Nellix and TriVascular are not quite as far along as Aptus Endosystems, of Sunnyvale, Calif., which aims to make endovascular therapy as durable as open surgery. Its system includes "EndoStaples" to secure its graft. "It is as strong in bench models as a surgically sutured attachment," said CEO Katz.
 
Aptus, now conducting a pivotal study, called STAPLE-2, announced positive results from its STAPLE-1 study in June. No migration was found and no endoleaks -- the leakage of blood outside the graft -- were observed in patients out to one year. If it sees similar results in STAPLE-2 it could launch in the U.S. in late 2010.
 
"We'll be the first one to compete with current, entrenched competitors, and based on our clinical data, we think we'll do very well," said Alan Kaganov, a partner of USVP.
 
Competitors include Cook Group, Endologix Inc., W.L. Gore & Associates Inc. and Medtronic, which acquired AneuRx -- for about $72.5 million in stock -- before the start-up had begun human studies. These days, buyers are waiting for a start-up to secure regulatory clearance, so Nellix and TriVascular2, like Aptus, must be prepared to drive their products to market.
 
Not every investor behind the first wave of companies wants back in. Mark Wan, a partner at former AneuRx-backer Three Arch Partners, said he hasn't seen a new technology that he considers to be a significant leap. "It's been hard to identify a clear, superior solution," Wan said. "We haven't seen that approach that has been compelling to us."
 
Whether these upstarts will trump the current leaders remains to be seen, of course, but some argue that there will be room for several players.
 
Two hundred thousand AAAs are diagnosed in the U.S. each year, according to the Society for Vascular Surgery, but experts say thousands more remain undetected.

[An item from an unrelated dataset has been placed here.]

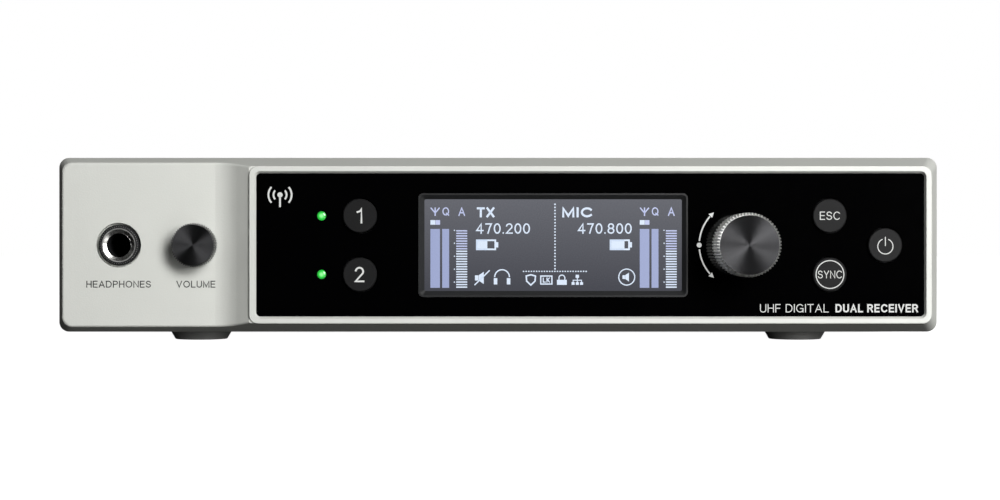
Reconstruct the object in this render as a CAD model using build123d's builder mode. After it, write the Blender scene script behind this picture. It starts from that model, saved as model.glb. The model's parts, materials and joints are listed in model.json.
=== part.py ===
"""Half-rack two-channel wireless microphone receiver, as an assembly of separate pieces.

Frame: millimetres, X to the right as seen from the front, Y towards the rear, Z up.
The origin lies on the surface that the feet stand on, under the middle of the overall box.
"""

import os
from math import cos, pi, sin

from build123d import *

os.makedirs("parts", exist_ok=True)

# ---------------------------------------------------------------- driving dimensions
CASE_W = 212.0  # half of a 19-inch rack, less the ears
CASE_H = 42.0  # the case alone; with the feet it is one rack unit
FOOT_H = 2.4
OVERALL_D = 189.0  # dial face to the tips of the antenna sockets
CORNER_R = 2.4
SHEET = 1.2
FIT_GAP = 0.1

CASE_BOTTOM = FOOT_H
CASE_TOP = FOOT_H + CASE_H
CASE_MID_Z = FOOT_H + CASE_H / 2
PANEL_Z = CASE_MID_Z - 0.1  # the line that all front controls share

# depths along Y, from the front to the rear
DIAL_FACE_Y = -OVERALL_D / 2
WINDOW_Y = DIAL_FACE_Y + 12.5  # front of the black control window
RIM_Y = WINDOW_Y - 0.8  # front of the frame round the window
BLOCK_Y = RIM_Y + 0.5  # front of the bezel's display block
BLOCK_DEPTH = 8.5  # how far that block stands out of the case outline
RECESS = 3.5  # the headphone face lies this far behind the display block
OUTLINE_Y = BLOCK_Y + BLOCK_DEPTH
AUDIO_Y = BLOCK_Y + RECESS
BEZEL_WALL = 2.2
AUDIO_BACK_Y = AUDIO_Y + BEZEL_WALL
BEZEL_REAR_Y = OUTLINE_Y + 5.0
SHEET_FRONT_Y = BEZEL_REAR_Y + 0.2
SHEET_REAR_Y = 81.0
PANEL_OUT_Y = 80.0  # outer face of the rear panel
PANEL_IN_Y = PANEL_OUT_Y - SHEET
SOCKET_TIP_Y = OVERALL_D / 2

# bezel casting
DRAFT_X = 3.12  # lean of the sides over the depth of the block
DRAFT_Z = 2.38
RAMP_FOOT_X = -64.7  # the ramp rises from the headphone face to the display block
RAMP_TOP_X = -59.1
RAMP_R = 10.0
FACE_EDGE_R = 0.6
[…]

The Screening Abdominal Aortic Aneurysms Very Efficiently act, in effect since January 2007, provides coverage for screening of high-risk Medicare beneficiaries.
 
This could increase the number of AAAs diagnosed and boost the market opportunity, as could growing interest in endovascular treatment of thoracic aortic aneurysms, a nascent sector that Aptus, Nellix and TriVascular2 are eyeing as well.
 
As the number of patients seeking endovascular aneurysm repair grows, so will demand for new treatment options. As a result, "There is still an opportunity for product entry," said MPM Capital Managing Director Jim Scopa.